Richard Scully, FRHistS, is Associate Professor in Modern History at the University of New England. Richard has a deep interest in the history and development of political cartoons and graphic satire and is the author of Eminent Victorian Cartoonists (2018) and British Images of Germany: Admiration, Antagonism & Ambivalence, 1860-1914 (2012). He has served on the editorial board of the International Journal of Comic Art and the comité de lecture of Ridiculosa since 2013 and co-edited Drawing the Line: Using Cartoons as Historical Evidence (2009) with Marian Quartly; Comic Empires: Imperialism in Cartoons, Caricature, and Sarirical Art (2020) with Andrekos Varnava; and Academia and Higher Learning in Popular Culture: Seen and Unseen Universities (2023) with Marcus K. Harmes. His work has appeared in German Studies Review, the Journal of Victorian Culture, European Comic Art, and Victorian Periodicals Review. He is CI, with Robert Phiddian and Stephanie Brookes, on the ARC Discovery Grant “Cartoon Nation: Australian Editorial Cartooning – Past, Present, and Future” (2023-26).
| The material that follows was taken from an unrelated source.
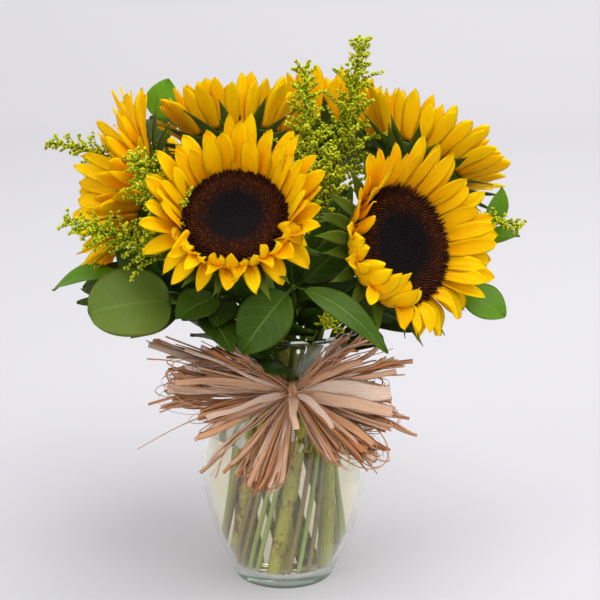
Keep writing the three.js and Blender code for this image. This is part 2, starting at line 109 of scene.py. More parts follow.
def unit(v):
    """v at length 1, row by row."""
    v = np.asarray(v, float)
    return v / np.maximum(np.linalg.norm(v, axis=-1, keepdims=True), 1e-9)


def facing(azimuth, elevation):
    """The way that azimuth and elevation point. Azimuth 0 is to the viewer, 90 to the viewer's right."""
    a, e = math.radians(azimuth), math.radians(elevation)
    return np.array([math.sin(a) * math.cos(e), -math.cos(a) * math.cos(e), math.sin(e)])


def turn_about(v, axis, angle):
    """v turned about a unit axis, row by row."""
    cos, sin = np.cos(angle)[..., None], np.sin(angle)[..., None]
    along = np.sum(v * axis, axis=-1, keepdims=True)
    return v * cos + np.cross(axis, v) * sin + axis * along * (1 - cos)


print("the viewer's right, half way up, is", np.round(facing(90, 45), 2))

# %% Curves


def walk(steps):
    """Points of a line from the origin that takes these steps, apart from the last, one by one."""
    return np.concatenate([[[0, 0, 0]], np.cumsum(steps[:-1], axis=0)])


def cubic(a, b, c, d, count):
    """Points of the curve from a to d that leaves a towards b and comes to d from c."""
    t = np.linspace(0, 1, count)[:, None]
    return a * (1 - t) ** 3 + 3 * b * t * (1 - t) ** 2 + 3 * c * t * t * (1 - t) + d * t**3


def quadratic(a, b, c, count):
    """Points of the curve from a to c that is drawn towards b."""
    t = np.linspace(0, 1, count)[:, None]
    return a * (1 - t) ** 2 + 2 * b * t * (1 - t) + c * t * t


def spread_evenly(points, count):
    """The same line with its points at even distances, and its length."""
    steps = np.linalg.norm(np.diff(points, axis=0), axis=1)
    length = np.concatenate([[0], np.cumsum(steps)])
    wanted = np.linspace(0, length[-1], count)
    return np.stack([np.interp(wanted, length, points[:, k]) for k in range(3)], axis=1), length[-1]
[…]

Stephen Skalicky received his PhD in Applied Linguistics from Georgia State University in 2018 and his MA in Rhetoric and Composition from Washington State University in 2012. He joined the School of Linguistics and Applied Language Studies at Victoria University of Wellington in February of 2019. Stephen is a computational social scientist who researches connections between language and cognition. In his research, he employs natural language processing, text analytics/classification, behavioural experiments, and statistical modelling to explore a variety of language phenomena. His research projects involve the exploration of different lexical, syntactic, and semantic aspects of creative language, such as sarcasm, metaphor, humour, and satire. He also investigates the development of lexical and syntactic knowledge when learning an additional language. Stephen was a member of the Organizing Committee for AHSN2021 at Massey University, Wellington Campus.